Julian Edwin ‘Cannonball’ Adderley’s arrival on the New York scene in 1955 not only caught everyone by surprise but also blew them away.

He arrived fully formed as a vibrant and mature alto stylist who would go on to record on some of the most influential albums in the history of the music, and not to be mention some classic albums under his own name too.

Born in Tampa, Florida on September 15, 1928 he received early musical training firstly at high school, where he acquired the nickname ‘Cannonball’ (a corruption of Cannibal due his prodigious appetite) and then at Florida A&M University where his parents held teaching posts.

Following in their footsteps, Adderley also taught and became band director at Dillard High School in Fort Lauderdale until 1950.

Eager to continue his own studies, Cannonball moved New York in 1955, originally with the intention of checking out the conservatories for a graduate course but instead fate intervened and his life would follow a very different path.

It is one of those stories that falls into lore, and it doesn’t matter how many times it is told it still retains an air incredulity. It is certainly a case being in the right place at the right time, but there is no element of luck in the career that would follow this most fortuitous of circumstances.

Carrying his saxophone case, Adderley waked into the Cafe Bohemia to hear some music, only to be asked by the band leader, Oscar Pettiford if he would sit in to replace his regular saxophone player who was late for the gig.

His performance that night created an air of excitement that spread around the jazz scene in New York City that the heir to Charlie Parker had arrived.

Like Parker, Adderley had an outstanding technique on the his instrument and a tone that was shot through with the blues. There was also a soulful edge to his playing that would, in later years, soften the hard bop language into the gospel and soul influenced jazz of the sixties. 

In 1957 his fortunes were to change again.

The saxophonist had formed his own band with his brother, Nat Adderley, on cornet and had signed a record contract with Savoy Records after his success at Café Bohemia.

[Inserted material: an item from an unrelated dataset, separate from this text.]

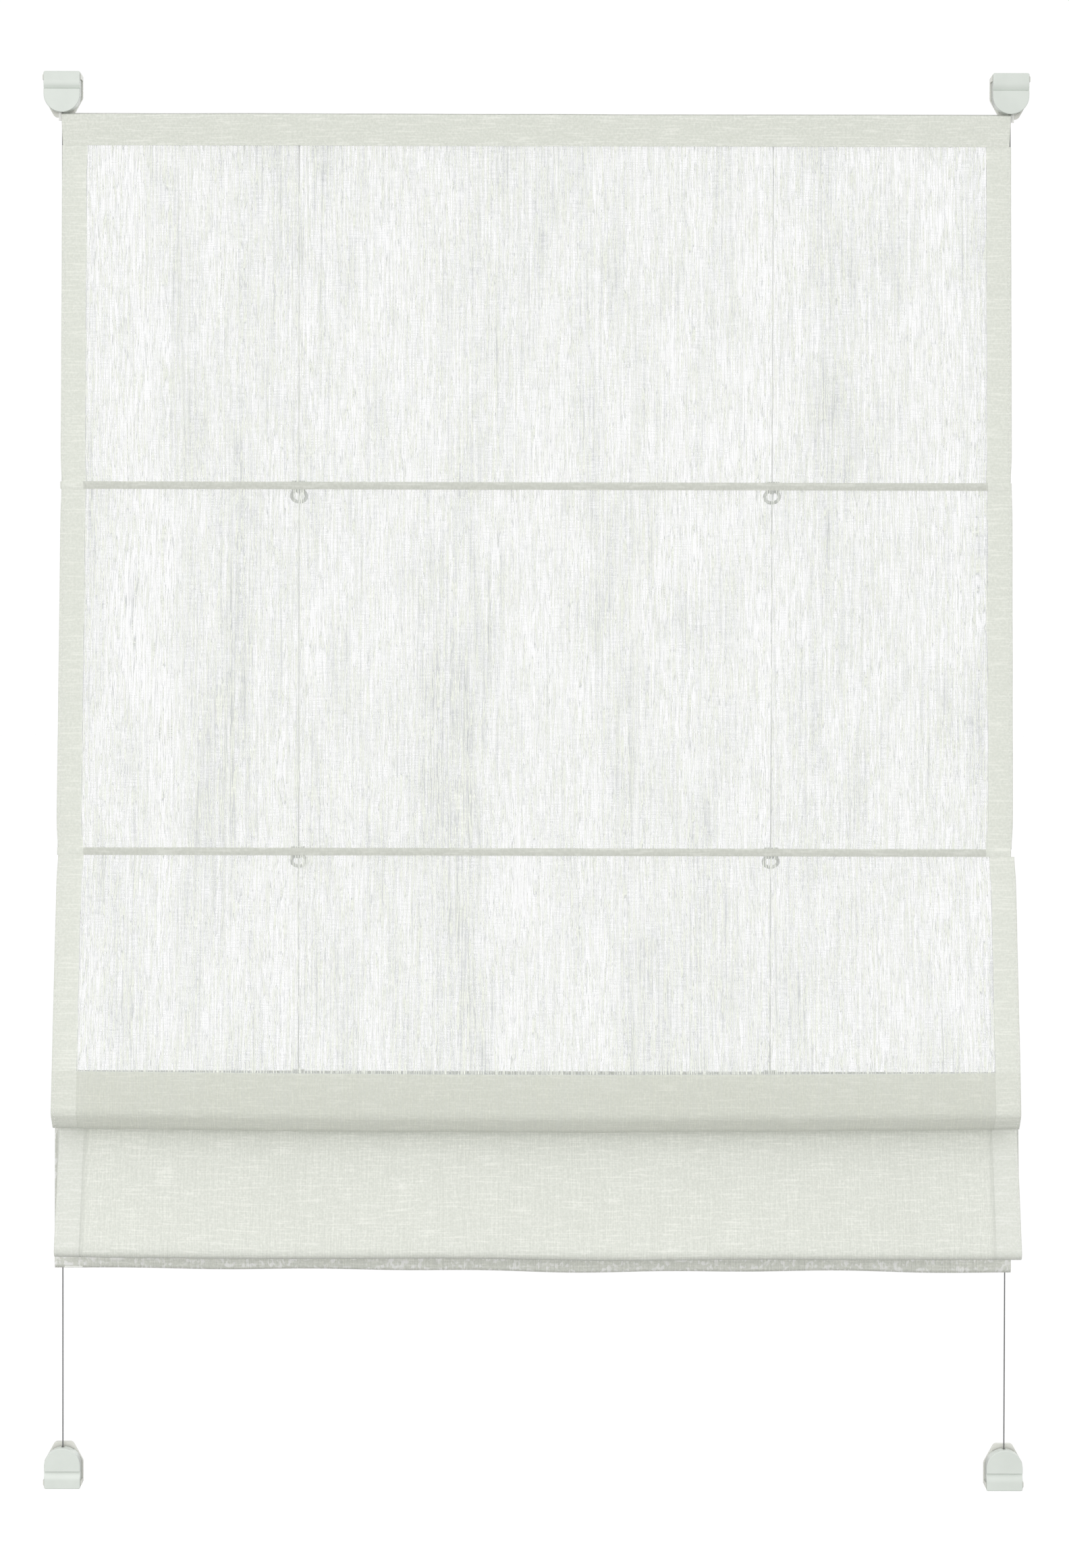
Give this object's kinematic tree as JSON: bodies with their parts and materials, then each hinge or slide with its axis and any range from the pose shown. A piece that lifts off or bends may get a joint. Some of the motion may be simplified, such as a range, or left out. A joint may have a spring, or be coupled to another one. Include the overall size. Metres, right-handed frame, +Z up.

With several albums under his belt for Savoy and EmArcy/Mercury, Miles Davis came knocking on his door. Not being able to turn down such an opportunity, Cannonball put his own quintet on hold staying with Miles from October 1957 to September 1959.

During this time, the saxophonist would perform nightly with Davis’ Sextet, John Coltrane would shortly re-join the band having kicked his drug addiction, and record on two of the trumpeter’s seminal albumsMilestones (recorded April 1958) and Kind Of Blue (March/April 1959), and would recall of his time with Miles.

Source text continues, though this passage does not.